=== Entries ===

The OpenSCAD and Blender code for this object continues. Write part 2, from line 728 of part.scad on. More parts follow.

===
=== Entries ===

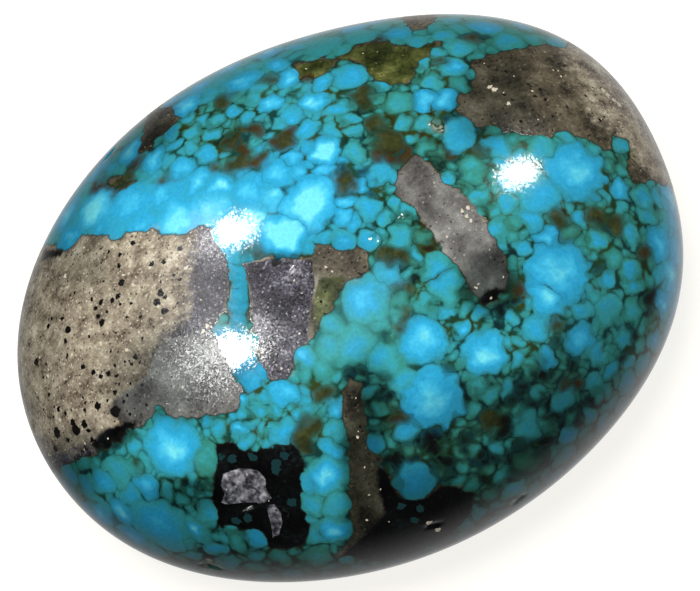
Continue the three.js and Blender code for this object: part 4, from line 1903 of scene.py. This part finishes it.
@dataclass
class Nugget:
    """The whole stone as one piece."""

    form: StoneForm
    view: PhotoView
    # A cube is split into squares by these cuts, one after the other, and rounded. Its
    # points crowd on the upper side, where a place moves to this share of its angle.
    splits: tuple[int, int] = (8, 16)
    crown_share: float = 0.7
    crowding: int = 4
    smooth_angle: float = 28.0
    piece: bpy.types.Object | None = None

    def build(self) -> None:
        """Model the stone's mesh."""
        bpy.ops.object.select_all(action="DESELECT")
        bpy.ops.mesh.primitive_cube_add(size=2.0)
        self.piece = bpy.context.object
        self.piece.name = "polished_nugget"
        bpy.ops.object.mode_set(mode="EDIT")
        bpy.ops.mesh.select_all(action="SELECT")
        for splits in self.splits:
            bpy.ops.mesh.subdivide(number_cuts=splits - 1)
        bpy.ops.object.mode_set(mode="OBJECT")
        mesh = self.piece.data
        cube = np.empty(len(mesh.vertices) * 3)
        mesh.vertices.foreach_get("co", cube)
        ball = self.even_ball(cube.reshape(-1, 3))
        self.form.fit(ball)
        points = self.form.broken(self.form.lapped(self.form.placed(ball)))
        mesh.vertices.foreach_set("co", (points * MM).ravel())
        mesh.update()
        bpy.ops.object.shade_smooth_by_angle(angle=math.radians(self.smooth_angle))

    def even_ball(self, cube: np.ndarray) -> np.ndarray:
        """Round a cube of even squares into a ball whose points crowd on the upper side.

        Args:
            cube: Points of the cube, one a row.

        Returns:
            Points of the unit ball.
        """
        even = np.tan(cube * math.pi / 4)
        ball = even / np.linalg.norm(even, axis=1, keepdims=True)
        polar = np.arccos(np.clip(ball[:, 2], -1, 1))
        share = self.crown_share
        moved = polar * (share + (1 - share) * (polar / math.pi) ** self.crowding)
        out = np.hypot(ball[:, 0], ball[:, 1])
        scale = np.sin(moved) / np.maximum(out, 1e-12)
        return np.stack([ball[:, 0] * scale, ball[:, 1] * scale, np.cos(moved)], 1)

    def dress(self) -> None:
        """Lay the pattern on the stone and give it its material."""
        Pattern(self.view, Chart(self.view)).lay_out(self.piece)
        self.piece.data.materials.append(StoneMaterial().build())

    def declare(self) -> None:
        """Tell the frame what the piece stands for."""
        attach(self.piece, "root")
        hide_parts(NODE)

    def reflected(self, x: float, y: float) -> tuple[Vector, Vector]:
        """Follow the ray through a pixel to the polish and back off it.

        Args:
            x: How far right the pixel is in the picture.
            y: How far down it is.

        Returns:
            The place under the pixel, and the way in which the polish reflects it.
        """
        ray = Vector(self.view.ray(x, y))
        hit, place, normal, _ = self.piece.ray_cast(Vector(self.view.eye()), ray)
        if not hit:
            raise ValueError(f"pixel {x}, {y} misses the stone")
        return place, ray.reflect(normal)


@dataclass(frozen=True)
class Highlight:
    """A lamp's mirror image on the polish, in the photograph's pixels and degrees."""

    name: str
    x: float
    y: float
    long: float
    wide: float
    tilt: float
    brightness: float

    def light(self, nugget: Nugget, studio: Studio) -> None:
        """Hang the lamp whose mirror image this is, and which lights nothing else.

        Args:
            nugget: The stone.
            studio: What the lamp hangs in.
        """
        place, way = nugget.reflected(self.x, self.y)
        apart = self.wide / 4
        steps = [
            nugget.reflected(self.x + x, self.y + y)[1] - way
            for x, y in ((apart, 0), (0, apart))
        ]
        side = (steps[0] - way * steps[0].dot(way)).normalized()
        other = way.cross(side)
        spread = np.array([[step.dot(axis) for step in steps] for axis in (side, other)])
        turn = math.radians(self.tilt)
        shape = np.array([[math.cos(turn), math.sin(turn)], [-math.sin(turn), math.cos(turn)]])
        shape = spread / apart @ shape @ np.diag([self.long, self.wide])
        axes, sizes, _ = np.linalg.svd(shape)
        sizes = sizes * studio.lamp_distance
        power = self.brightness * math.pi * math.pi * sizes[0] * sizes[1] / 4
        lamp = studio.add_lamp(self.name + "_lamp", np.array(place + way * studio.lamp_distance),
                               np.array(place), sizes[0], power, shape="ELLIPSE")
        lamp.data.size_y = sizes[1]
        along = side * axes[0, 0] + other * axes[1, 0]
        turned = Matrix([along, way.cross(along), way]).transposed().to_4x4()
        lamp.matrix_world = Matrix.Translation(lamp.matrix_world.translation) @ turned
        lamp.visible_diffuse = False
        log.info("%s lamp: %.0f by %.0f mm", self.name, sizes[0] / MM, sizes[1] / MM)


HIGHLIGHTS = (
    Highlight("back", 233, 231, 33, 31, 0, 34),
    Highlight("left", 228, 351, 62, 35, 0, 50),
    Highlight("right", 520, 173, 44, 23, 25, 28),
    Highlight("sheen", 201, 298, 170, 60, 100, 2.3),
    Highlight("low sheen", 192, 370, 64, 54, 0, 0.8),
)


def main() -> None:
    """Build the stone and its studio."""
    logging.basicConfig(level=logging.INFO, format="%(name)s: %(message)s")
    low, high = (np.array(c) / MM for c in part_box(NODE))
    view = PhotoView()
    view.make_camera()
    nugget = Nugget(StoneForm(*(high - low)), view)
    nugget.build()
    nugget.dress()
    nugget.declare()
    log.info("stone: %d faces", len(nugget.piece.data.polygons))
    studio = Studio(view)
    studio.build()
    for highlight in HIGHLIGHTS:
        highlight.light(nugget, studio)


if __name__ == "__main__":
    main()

===

- [What you should do]
Each line from the one bearing "Continue the three.js" through the one bearing "piece: bpy.types.Object | None = None" is to be duplicated without change; all remaining lines are to be left out.

- [Output]
Continue the three.js and Blender code for this object: part 4, from line 1903 of scene.py. This part finishes it.
@dataclass
class Nugget:
    """The whole stone as one piece."""

    form: StoneForm
    view: PhotoView
    # A cube is split into squares by these cuts, one after the other, and rounded. Its
    # points crowd on the upper side, where a place moves to this share of its angle.
    splits: tuple[int, int] = (8, 16)
    crown_share: float = 0.7
    crowding: int = 4
    smooth_angle: float = 28.0
    piece: bpy.types.Object | None = None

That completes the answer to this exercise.